> _Given material_:
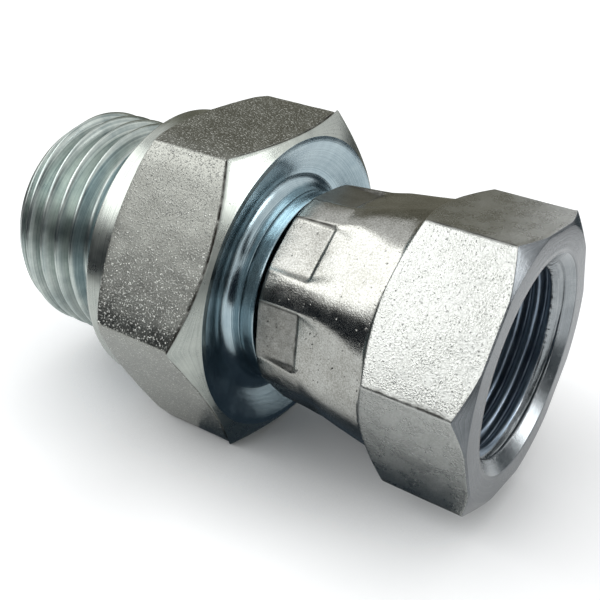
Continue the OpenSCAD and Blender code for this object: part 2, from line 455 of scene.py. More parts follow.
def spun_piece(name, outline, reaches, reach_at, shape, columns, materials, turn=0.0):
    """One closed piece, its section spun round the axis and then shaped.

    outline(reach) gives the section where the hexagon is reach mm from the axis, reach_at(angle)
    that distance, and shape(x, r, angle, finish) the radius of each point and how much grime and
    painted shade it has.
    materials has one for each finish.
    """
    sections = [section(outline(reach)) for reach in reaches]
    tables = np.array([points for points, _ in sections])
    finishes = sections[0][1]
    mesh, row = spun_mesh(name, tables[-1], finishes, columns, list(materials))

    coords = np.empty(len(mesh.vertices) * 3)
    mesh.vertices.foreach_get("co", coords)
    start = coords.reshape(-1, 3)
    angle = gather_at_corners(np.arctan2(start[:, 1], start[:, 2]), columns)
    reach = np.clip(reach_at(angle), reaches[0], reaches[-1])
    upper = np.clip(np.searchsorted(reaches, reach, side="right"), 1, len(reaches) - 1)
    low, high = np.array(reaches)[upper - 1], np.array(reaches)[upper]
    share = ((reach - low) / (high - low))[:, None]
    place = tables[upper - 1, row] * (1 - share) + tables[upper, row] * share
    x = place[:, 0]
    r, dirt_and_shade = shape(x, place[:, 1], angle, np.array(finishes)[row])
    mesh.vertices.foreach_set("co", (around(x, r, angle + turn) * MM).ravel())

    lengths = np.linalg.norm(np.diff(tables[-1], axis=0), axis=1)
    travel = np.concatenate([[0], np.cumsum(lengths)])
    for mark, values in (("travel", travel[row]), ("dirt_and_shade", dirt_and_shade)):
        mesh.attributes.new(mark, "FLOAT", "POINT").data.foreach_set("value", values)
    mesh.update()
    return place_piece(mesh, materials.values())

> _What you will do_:
Please give an exact restatement of only the lines from the beginning of the material above to the line with "and then shaped.", inclusive.

> _Solution to the problem_:
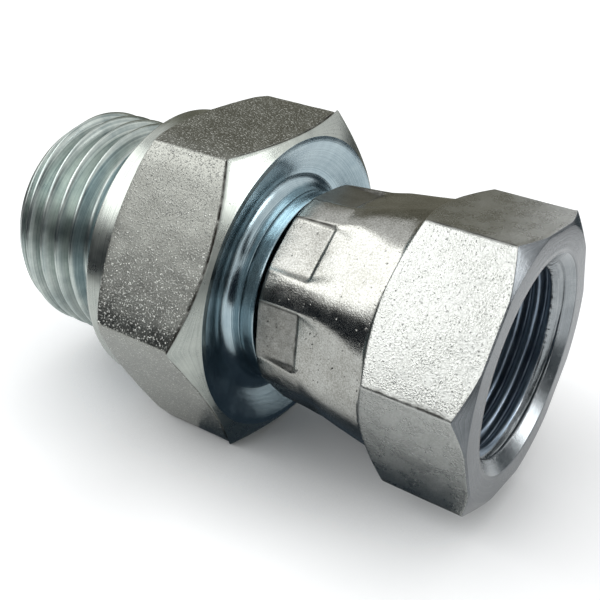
Continue the OpenSCAD and Blender code for this object: part 2, from line 455 of scene.py. More parts follow.
def spun_piece(name, outline, reaches, reach_at, shape, columns, materials, turn=0.0):
    """One closed piece, its section spun round the axis and then shaped.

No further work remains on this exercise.